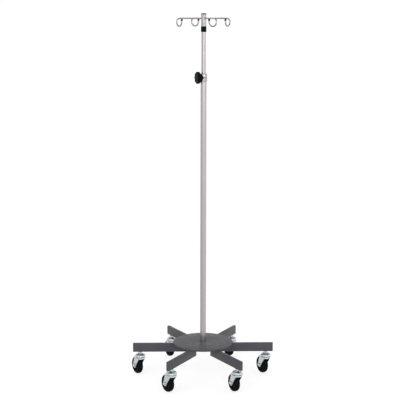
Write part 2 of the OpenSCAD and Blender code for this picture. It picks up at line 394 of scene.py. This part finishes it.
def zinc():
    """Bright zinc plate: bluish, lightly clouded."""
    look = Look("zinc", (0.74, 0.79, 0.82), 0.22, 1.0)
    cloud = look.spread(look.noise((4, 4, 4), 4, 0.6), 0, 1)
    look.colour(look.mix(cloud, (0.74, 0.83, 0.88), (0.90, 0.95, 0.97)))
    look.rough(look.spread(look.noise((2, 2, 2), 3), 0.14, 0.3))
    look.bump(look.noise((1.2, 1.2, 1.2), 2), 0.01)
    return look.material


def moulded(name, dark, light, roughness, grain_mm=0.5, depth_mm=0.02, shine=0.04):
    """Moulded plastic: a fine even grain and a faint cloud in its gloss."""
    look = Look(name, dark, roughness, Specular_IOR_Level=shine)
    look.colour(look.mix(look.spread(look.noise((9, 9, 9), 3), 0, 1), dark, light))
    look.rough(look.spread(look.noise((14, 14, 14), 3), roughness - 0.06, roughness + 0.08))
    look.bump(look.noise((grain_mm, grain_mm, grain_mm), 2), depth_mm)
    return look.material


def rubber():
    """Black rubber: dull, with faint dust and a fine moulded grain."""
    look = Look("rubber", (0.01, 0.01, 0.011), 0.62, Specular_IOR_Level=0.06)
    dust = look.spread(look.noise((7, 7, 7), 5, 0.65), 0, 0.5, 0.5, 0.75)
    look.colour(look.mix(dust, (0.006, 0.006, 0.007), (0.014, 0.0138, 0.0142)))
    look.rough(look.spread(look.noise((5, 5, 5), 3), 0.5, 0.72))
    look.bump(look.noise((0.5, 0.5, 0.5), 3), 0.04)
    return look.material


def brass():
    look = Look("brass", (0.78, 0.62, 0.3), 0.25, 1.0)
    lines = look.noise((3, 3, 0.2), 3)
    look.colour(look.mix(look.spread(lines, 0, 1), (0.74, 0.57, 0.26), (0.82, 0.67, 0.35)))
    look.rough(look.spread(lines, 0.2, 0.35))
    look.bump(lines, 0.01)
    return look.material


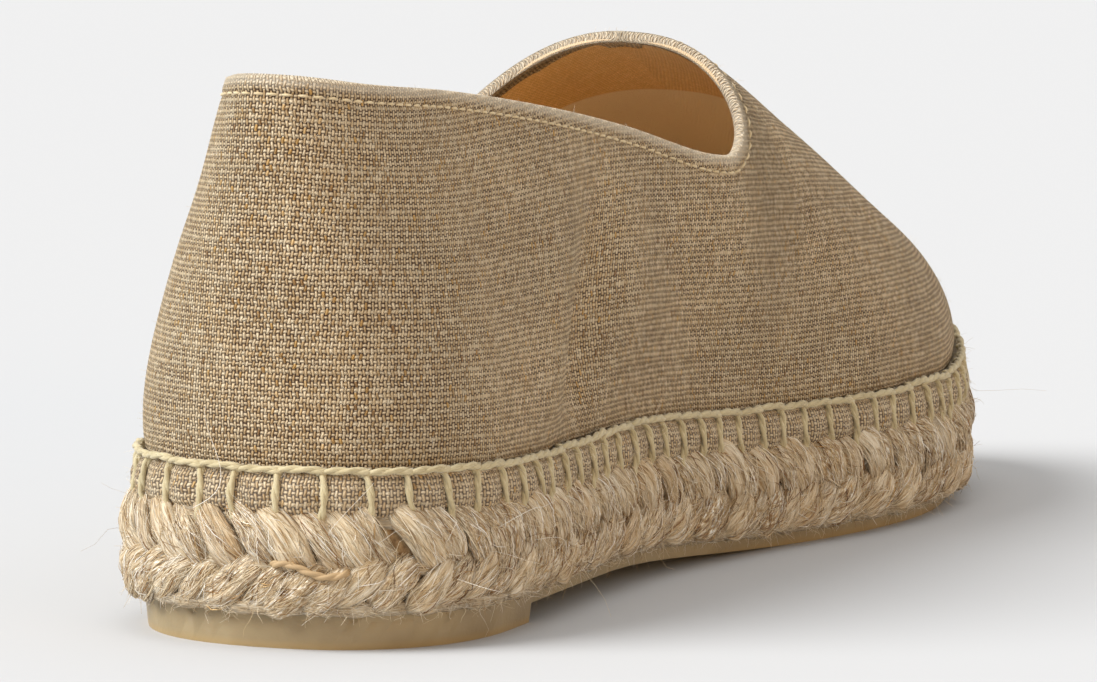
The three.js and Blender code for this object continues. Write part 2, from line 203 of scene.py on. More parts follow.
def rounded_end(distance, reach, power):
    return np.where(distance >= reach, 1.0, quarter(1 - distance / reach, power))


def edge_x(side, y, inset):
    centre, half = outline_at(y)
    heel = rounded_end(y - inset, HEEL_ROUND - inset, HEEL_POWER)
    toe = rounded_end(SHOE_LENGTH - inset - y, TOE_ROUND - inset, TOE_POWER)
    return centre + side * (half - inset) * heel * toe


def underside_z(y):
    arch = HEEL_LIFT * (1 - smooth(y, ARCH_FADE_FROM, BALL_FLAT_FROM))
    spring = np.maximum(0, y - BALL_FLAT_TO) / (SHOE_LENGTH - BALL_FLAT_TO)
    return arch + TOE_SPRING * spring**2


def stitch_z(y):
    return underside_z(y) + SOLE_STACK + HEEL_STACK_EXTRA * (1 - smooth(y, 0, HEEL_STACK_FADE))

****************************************

● Exercise objective:
How many lines of the listing include the string "code"? Answer with the number alone.

● Response to the task:
2